■ **Set problem**
Output all lines exactly.
╭─ Extracted material
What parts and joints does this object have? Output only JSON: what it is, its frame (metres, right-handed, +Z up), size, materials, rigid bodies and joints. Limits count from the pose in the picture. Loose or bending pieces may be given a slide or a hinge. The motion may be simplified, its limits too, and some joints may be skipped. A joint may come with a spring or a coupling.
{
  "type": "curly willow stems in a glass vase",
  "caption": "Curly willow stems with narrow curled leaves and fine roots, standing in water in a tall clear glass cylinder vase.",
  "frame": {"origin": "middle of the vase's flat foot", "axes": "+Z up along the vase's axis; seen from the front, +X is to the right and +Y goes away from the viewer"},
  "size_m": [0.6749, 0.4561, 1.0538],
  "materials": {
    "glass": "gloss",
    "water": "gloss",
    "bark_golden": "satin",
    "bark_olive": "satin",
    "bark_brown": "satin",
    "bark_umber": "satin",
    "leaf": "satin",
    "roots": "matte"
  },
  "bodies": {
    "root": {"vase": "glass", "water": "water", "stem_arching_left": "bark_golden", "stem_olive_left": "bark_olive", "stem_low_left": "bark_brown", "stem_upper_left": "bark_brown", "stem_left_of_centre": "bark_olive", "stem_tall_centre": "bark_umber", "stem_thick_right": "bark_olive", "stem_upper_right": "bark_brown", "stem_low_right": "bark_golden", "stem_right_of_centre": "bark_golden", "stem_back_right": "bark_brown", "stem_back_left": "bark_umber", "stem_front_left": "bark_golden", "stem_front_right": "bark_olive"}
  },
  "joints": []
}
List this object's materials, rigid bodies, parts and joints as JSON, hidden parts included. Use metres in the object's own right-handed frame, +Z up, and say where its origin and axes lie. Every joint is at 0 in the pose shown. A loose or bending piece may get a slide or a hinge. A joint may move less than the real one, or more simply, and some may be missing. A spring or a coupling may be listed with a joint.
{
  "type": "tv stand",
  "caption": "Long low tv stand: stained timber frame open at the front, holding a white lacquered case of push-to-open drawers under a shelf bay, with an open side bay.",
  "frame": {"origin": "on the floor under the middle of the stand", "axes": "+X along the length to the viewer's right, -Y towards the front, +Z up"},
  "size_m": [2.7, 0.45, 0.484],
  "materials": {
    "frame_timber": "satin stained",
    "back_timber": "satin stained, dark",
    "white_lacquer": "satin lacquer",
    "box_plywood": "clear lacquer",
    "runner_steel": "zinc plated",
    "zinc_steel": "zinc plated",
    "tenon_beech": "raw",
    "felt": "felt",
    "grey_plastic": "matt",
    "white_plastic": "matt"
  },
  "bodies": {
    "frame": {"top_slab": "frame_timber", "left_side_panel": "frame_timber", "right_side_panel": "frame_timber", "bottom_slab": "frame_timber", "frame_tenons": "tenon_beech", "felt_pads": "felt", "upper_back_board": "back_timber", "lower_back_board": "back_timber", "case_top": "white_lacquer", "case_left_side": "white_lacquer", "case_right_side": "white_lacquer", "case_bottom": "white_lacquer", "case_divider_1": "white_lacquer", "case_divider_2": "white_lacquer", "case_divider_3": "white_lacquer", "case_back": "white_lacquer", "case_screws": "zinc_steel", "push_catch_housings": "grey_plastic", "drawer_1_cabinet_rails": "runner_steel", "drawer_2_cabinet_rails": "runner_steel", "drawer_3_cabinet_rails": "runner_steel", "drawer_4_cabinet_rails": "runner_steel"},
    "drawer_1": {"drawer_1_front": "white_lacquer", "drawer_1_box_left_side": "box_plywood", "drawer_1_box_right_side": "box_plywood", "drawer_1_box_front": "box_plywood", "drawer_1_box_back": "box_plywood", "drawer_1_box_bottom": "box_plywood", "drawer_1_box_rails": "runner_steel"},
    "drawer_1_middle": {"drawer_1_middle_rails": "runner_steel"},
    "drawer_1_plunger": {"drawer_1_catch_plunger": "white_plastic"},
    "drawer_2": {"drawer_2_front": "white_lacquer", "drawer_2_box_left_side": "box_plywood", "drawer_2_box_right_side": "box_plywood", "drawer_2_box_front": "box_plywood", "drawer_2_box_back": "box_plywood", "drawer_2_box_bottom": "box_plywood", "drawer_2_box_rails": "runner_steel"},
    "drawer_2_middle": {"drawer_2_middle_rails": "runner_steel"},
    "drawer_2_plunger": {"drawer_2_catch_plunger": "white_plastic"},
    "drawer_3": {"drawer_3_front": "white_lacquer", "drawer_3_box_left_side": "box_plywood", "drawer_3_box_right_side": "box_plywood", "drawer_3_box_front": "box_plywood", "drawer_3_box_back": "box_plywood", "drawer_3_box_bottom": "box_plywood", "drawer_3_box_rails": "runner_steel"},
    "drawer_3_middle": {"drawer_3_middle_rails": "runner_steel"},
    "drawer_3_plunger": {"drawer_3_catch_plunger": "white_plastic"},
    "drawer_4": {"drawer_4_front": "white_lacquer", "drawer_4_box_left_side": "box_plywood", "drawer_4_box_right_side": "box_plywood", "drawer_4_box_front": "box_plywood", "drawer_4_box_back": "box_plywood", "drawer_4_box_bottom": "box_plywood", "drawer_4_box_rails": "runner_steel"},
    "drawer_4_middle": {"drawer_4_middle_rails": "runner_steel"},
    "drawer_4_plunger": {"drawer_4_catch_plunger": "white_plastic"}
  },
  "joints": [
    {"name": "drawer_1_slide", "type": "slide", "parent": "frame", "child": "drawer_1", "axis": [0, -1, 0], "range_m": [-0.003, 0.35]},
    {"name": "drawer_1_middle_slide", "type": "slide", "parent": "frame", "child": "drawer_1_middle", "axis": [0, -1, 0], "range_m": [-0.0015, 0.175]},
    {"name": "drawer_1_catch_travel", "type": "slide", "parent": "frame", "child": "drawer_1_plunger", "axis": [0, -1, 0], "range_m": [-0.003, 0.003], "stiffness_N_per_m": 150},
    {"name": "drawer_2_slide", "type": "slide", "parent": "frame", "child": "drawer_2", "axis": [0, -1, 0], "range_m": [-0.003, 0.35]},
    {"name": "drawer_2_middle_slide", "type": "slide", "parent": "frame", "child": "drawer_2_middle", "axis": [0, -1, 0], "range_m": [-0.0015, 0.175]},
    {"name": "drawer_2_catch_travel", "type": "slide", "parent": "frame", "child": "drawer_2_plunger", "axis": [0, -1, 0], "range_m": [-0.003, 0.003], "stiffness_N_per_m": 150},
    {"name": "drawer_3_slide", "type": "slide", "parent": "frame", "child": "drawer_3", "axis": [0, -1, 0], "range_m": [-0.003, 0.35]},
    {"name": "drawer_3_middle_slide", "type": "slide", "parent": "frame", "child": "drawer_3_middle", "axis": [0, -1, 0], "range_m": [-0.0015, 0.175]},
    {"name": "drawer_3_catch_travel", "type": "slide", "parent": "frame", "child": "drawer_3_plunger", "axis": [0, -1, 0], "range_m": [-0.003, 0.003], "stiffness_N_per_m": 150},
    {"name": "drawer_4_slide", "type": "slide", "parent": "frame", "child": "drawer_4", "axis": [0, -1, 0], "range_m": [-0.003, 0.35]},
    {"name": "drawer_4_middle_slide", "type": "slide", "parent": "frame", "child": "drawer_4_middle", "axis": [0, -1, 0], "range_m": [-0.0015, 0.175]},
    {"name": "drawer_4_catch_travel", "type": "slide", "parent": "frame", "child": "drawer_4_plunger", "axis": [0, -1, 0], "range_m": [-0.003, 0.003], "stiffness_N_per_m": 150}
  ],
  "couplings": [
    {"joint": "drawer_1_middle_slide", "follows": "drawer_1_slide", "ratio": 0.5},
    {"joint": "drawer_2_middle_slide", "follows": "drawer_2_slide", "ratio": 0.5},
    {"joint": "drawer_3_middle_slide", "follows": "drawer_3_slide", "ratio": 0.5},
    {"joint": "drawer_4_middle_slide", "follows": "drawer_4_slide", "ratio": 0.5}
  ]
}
╰─
■ **Worked answer**
What parts and joints does this object have? Output only JSON: what it is, its frame (metres, right-handed, +Z up), size, materials, rigid bodies and joints. Limits count from the pose in the picture. Loose or bending pieces may be given a slide or a hinge. The motion may be simplified, its limits too, and some joints may be skipped. A joint may come with a spring or a coupling.
{
  "type": "curly willow stems in a glass vase",
  "caption": "Curly willow stems with narrow curled leaves and fine roots, standing in water in a tall clear glass cylinder vase.",
  "frame": {"origin": "middle of the vase's flat foot", "axes": "+Z up along the vase's axis; seen from the front, +X is to the right and +Y goes away from the viewer"},
  "size_m": [0.6749, 0.4561, 1.0538],
  "materials": {
    "glass": "gloss",
    "water": "gloss",
    "bark_golden": "satin",
    "bark_olive": "satin",
    "bark_brown": "satin",
    "bark_umber": "satin",
    "leaf": "satin",
    "roots": "matte"
  },
  "bodies": {
    "root": {"vase": "glass", "water": "water", "stem_arching_left": "bark_golden", "stem_olive_left": "bark_olive", "stem_low_left": "bark_brown", "stem_upper_left": "bark_brown", "stem_left_of_centre": "bark_olive", "stem_tall_centre": "bark_umber", "stem_thick_right": "bark_olive", "stem_upper_right": "bark_brown", "stem_low_right": "bark_golden", "stem_right_of_centre": "bark_golden", "stem_back_right": "bark_brown", "stem_back_left": "bark_umber", "stem_front_left": "bark_golden", "stem_front_right": "bark_olive"}
  },
  "joints": []
}
List this object's materials, rigid bodies, parts and joints as JSON, hidden parts included. Use metres in the object's own right-handed frame, +Z up, and say where its origin and axes lie. Every joint is at 0 in the pose shown. A loose or bending piece may get a slide or a hinge. A joint may move less than the real one, or more simply, and some may be missing. A spring or a coupling may be listed with a joint.
{
  "type": "tv stand",
  "caption": "Long low tv stand: stained timber frame open at the front, holding a white lacquered case of push-to-open drawers under a shelf bay, with an open side bay.",
  "frame": {"origin": "on the floor under the middle of the stand", "axes": "+X along the length to the viewer's right, -Y towards the front, +Z up"},
  "size_m": [2.7, 0.45, 0.484],
  "materials": {
    "frame_timber": "satin stained",
    "back_timber": "satin stained, dark",
    "white_lacquer": "satin lacquer",
    "box_plywood": "clear lacquer",
    "runner_steel": "zinc plated",
    "zinc_steel": "zinc plated",
    "tenon_beech": "raw",
    "felt": "felt",
    "grey_plastic": "matt",
    "white_plastic": "matt"
  },
  "bodies": {
    "frame": {"top_slab": "frame_timber", "left_side_panel": "frame_timber", "right_side_panel": "frame_timber", "bottom_slab": "frame_timber", "frame_tenons": "tenon_beech", "felt_pads": "felt", "upper_back_board": "back_timber", "lower_back_board": "back_timber", "case_top": "white_lacquer", "case_left_side": "white_lacquer", "case_right_side": "white_lacquer", "case_bottom": "white_lacquer", "case_divider_1": "white_lacquer", "case_divider_2": "white_lacquer", "case_divider_3": "white_lacquer", "case_back": "white_lacquer", "case_screws": "zinc_steel", "push_catch_housings": "grey_plastic", "drawer_1_cabinet_rails": "runner_steel", "drawer_2_cabinet_rails": "runner_steel", "drawer_3_cabinet_rails": "runner_steel", "drawer_4_cabinet_rails": "runner_steel"},
    "drawer_1": {"drawer_1_front": "white_lacquer", "drawer_1_box_left_side": "box_plywood", "drawer_1_box_right_side": "box_plywood", "drawer_1_box_front": "box_plywood", "drawer_1_box_back": "box_plywood", "drawer_1_box_bottom": "box_plywood", "drawer_1_box_rails": "runner_steel"},
    "drawer_1_middle": {"drawer_1_middle_rails": "runner_steel"},
    "drawer_1_plunger": {"drawer_1_catch_plunger": "white_plastic"},
    "drawer_2": {"drawer_2_front": "white_lacquer", "drawer_2_box_left_side": "box_plywood", "drawer_2_box_right_side": "box_plywood", "drawer_2_box_front": "box_plywood", "drawer_2_box_back": "box_plywood", "drawer_2_box_bottom": "box_plywood", "drawer_2_box_rails": "runner_steel"},
    "drawer_2_middle": {"drawer_2_middle_rails": "runner_steel"},
    "drawer_2_plunger": {"drawer_2_catch_plunger": "white_plastic"},
    "drawer_3": {"drawer_3_front": "white_lacquer", "drawer_3_box_left_side": "box_plywood", "drawer_3_box_right_side": "box_plywood", "drawer_3_box_front": "box_plywood", "drawer_3_box_back": "box_plywood", "drawer_3_box_bottom": "box_plywood", "drawer_3_box_rails": "runner_steel"},
    "drawer_3_middle": {"drawer_3_middle_rails": "runner_steel"},
    "drawer_3_plunger": {"drawer_3_catch_plunger": "white_plastic"},
    "drawer_4": {"drawer_4_front": "white_lacquer", "drawer_4_box_left_side": "box_plywood", "drawer_4_box_right_side": "box_plywood", "drawer_4_box_front": "box_plywood", "drawer_4_box_back": "box_plywood", "drawer_4_box_bottom": "box_plywood", "drawer_4_box_rails": "runner_steel"},
    "drawer_4_middle": {"drawer_4_middle_rails": "runner_steel"},
    "drawer_4_plunger": {"drawer_4_catch_plunger": "white_plastic"}
  },
  "joints": [
    {"name": "drawer_1_slide", "type": "slide", "parent": "frame", "child": "drawer_1", "axis": [0, -1, 0], "range_m": [-0.003, 0.35]},
    {"name": "drawer_1_middle_slide", "type": "slide", "parent": "frame", "child": "drawer_1_middle", "axis": [0, -1, 0], "range_m": [-0.0015, 0.175]},
    {"name": "drawer_1_catch_travel", "type": "slide", "parent": "frame", "child": "drawer_1_plunger", "axis": [0, -1, 0], "range_m": [-0.003, 0.003], "stiffness_N_per_m": 150},
    {"name": "drawer_2_slide", "type": "slide", "parent": "frame", "child": "drawer_2", "axis": [0, -1, 0], "range_m": [-0.003, 0.35]},
    {"name": "drawer_2_middle_slide", "type": "slide", "parent": "frame", "child": "drawer_2_middle", "axis": [0, -1, 0], "range_m": [-0.0015, 0.175]},
    {"name": "drawer_2_catch_travel", "type": "slide", "parent": "frame", "child": "drawer_2_plunger", "axis": [0, -1, 0], "range_m": [-0.003, 0.003], "stiffness_N_per_m": 150},
    {"name": "drawer_3_slide", "type": "slide", "parent": "frame", "child": "drawer_3", "axis": [0, -1, 0], "range_m": [-0.003, 0.35]},
    {"name": "drawer_3_middle_slide", "type": "slide", "parent": "frame", "child": "drawer_3_middle", "axis": [0, -1, 0], "range_m": [-0.0015, 0.175]},
    {"name": "drawer_3_catch_travel", "type": "slide", "parent": "frame", "child": "drawer_3_plunger", "axis": [0, -1, 0], "range_m": [-0.003, 0.003], "stiffness_N_per_m": 150},
    {"name": "drawer_4_slide", "type": "slide", "parent": "frame", "child": "drawer_4", "axis": [0, -1, 0], "range_m": [-0.003, 0.35]},
    {"name": "drawer_4_middle_slide", "type": "slide", "parent": "frame", "child": "drawer_4_middle", "axis": [0, -1, 0], "range_m": [-0.0015, 0.175]},
    {"name": "drawer_4_catch_travel", "type": "slide", "parent": "frame", "child": "drawer_4_plunger", "axis": [0, -1, 0], "range_m": [-0.003, 0.003], "stiffness_N_per_m": 150}
  ],
  "couplings": [
    {"joint": "drawer_1_middle_slide", "follows": "drawer_1_slide", "ratio": 0.5},
    {"joint": "drawer_2_middle_slide", "follows": "drawer_2_slide", "ratio": 0.5},
    {"joint": "drawer_3_middle_slide", "follows": "drawer_3_slide", "ratio": 0.5},
    {"joint": "drawer_4_middle_slide", "follows": "drawer_4_slide", "ratio": 0.5}
  ]
}